Common storage mistakes include:
PVC flips that release acids over time
Cheap soft plastics that turn copper green or sticky
Humid environments that accelerate corrosion
Once PVC residue appears, value drops fast and rarely recovers.
Smart alternatives:
Inert 2×2 cardboard holders
Archival-quality album pages
Hard plastic capsules for higher-grade coins
Store coins in a cool, dry place. Avoid frequent handling. Natural patina beats artificial shine every time.

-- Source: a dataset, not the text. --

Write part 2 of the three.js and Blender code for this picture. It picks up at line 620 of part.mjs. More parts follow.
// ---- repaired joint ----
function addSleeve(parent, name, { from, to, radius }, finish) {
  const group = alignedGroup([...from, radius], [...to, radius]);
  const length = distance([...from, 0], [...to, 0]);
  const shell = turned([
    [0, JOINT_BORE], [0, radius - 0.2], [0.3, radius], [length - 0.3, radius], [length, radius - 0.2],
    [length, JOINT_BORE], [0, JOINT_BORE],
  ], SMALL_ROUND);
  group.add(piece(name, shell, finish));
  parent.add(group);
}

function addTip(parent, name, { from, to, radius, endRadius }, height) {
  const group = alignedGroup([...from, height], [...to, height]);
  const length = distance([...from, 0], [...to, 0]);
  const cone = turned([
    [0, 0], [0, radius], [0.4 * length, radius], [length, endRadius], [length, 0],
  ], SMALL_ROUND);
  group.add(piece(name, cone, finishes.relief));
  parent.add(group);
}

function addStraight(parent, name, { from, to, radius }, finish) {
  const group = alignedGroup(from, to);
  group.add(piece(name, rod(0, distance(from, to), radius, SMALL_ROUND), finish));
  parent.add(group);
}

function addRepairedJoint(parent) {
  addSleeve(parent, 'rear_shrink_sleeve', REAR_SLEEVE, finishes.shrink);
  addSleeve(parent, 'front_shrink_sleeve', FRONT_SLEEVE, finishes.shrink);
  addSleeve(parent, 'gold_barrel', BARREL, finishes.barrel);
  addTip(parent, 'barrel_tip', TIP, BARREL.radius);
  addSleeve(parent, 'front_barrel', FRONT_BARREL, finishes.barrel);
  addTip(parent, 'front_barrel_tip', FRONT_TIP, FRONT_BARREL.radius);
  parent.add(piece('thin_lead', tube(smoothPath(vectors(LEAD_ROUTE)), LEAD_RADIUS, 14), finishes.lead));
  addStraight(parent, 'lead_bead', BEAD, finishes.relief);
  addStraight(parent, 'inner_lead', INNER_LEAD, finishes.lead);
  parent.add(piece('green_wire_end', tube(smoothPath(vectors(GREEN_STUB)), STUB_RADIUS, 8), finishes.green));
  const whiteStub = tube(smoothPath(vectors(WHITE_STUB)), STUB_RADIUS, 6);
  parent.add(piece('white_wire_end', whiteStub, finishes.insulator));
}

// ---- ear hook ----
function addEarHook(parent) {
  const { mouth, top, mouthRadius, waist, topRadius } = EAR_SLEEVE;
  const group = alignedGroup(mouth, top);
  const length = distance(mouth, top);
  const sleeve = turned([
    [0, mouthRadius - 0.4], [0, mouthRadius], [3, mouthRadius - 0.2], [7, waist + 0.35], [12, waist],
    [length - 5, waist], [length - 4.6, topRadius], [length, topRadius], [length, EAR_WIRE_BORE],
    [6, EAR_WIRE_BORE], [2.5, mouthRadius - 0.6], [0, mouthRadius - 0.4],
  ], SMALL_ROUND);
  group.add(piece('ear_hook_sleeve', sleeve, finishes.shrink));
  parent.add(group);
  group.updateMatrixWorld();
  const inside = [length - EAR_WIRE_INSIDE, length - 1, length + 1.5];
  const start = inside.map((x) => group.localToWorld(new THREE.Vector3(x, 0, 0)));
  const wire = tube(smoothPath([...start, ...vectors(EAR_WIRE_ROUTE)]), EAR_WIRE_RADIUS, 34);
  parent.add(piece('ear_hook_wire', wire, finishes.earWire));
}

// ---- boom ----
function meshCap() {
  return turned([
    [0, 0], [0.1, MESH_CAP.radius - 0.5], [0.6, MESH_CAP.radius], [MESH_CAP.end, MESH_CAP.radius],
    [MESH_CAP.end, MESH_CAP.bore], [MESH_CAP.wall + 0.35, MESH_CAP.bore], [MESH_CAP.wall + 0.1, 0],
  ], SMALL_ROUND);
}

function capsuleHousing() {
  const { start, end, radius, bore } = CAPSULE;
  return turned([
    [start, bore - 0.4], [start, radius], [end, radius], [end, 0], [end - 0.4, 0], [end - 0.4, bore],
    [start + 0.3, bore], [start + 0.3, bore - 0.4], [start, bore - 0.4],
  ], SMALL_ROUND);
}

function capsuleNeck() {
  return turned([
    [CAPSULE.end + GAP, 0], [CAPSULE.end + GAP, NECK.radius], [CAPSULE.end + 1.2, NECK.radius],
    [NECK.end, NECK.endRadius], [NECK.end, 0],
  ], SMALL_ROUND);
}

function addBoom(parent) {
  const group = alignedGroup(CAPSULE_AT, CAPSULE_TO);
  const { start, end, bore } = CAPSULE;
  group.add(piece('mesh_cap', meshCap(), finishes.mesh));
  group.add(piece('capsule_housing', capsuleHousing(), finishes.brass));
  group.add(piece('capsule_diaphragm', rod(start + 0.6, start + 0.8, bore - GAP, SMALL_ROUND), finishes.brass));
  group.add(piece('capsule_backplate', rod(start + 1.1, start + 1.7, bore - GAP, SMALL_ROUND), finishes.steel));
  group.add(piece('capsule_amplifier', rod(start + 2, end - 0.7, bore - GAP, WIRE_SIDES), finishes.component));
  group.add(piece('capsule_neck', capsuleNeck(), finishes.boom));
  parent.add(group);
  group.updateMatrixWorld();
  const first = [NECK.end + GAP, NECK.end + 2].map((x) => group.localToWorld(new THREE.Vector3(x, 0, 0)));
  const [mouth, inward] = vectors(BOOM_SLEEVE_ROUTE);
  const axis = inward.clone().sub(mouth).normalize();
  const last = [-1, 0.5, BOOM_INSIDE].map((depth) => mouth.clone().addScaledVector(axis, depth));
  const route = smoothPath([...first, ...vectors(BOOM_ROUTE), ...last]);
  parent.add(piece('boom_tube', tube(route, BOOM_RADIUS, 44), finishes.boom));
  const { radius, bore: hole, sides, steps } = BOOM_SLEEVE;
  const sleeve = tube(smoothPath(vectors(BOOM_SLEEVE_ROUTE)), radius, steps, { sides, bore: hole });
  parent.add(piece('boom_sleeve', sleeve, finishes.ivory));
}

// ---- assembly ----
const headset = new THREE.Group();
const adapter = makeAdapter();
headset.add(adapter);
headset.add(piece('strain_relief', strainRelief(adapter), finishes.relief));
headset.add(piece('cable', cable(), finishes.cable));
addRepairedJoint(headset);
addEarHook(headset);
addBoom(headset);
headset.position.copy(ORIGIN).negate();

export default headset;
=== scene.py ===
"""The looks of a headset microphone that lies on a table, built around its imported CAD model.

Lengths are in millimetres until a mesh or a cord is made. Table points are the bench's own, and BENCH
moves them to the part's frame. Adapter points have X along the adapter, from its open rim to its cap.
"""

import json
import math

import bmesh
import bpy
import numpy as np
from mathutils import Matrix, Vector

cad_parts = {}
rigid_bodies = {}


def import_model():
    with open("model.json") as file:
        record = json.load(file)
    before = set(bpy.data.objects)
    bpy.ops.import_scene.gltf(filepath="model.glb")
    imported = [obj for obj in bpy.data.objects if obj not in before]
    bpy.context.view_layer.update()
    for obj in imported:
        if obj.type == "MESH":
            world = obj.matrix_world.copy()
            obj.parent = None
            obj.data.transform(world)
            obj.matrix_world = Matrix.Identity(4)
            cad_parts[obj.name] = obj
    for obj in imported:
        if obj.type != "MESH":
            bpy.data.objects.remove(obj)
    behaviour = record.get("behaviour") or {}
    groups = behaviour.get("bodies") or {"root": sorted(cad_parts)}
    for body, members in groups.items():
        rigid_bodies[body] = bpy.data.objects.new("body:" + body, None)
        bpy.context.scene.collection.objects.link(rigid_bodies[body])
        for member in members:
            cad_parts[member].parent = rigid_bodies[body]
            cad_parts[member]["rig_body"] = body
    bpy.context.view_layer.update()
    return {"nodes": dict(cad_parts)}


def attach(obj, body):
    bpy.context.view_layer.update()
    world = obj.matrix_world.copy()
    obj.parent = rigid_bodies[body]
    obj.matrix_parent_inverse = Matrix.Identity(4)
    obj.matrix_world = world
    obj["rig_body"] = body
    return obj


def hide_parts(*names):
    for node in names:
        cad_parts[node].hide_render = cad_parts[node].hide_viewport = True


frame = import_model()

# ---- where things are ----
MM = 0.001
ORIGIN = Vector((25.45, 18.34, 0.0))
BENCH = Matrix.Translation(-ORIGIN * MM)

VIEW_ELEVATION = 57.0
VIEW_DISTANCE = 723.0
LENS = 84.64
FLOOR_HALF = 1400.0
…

Trap #9: Hoarding Common Dates With No Upside
Many collectors accumulate rolls of circulated wheat pennies hoping time alone will raise prices. It rarely does.
Reality check:
Common circulated wheats trade near copper melt value
Melt value stays around $0.02–$0.03 per coin
Storage and resale costs erase gains
Quantity does not replace quality.
A smarter approach:
Fewer coins
Higher grades
Verified scarcity
One properly graded MS65 key date outperforms hundreds of worn commons over time.
Trap #10: Skipping Research and Patience
Impulse buying is the most expensive habit in numismatics.
Before any purchase:
Check Greysheet or CoinWeek pricing
Compare multiple recent sales
Wait for realistic opportunities
Patience often reveals better examples at lower prices. Even classic keys like the 1909-S VDB surface regularly in honest VF condition below inflated asking prices when buyers stay selective.
Building a Safer Wheat Penny Strategy
A disciplined collection follows clear rules:
Focus on certified key and semi-key dates
Buy the best condition you can afford
Avoid cleaned or problem coins
Track purchases and grades digitally
Tools like Coin ID Scanner help here by logging verified wheat pennies against specifications like weight, edge, and composition, reducing duplicate buys and flagging inconsistencies before money is spent.
Most wheat penny losses are avoidable. The traps repeat: shiny surfaces, emotional dates, fake slabs, and careless storage. Successful collectors slow down, verify everything, and buy fewer coins with stronger fundamentals.
Avoid the noise. Respect condition. Let patience work. That approach turns wheat pennies from nostalgia pieces into a collection that holds its ground over time.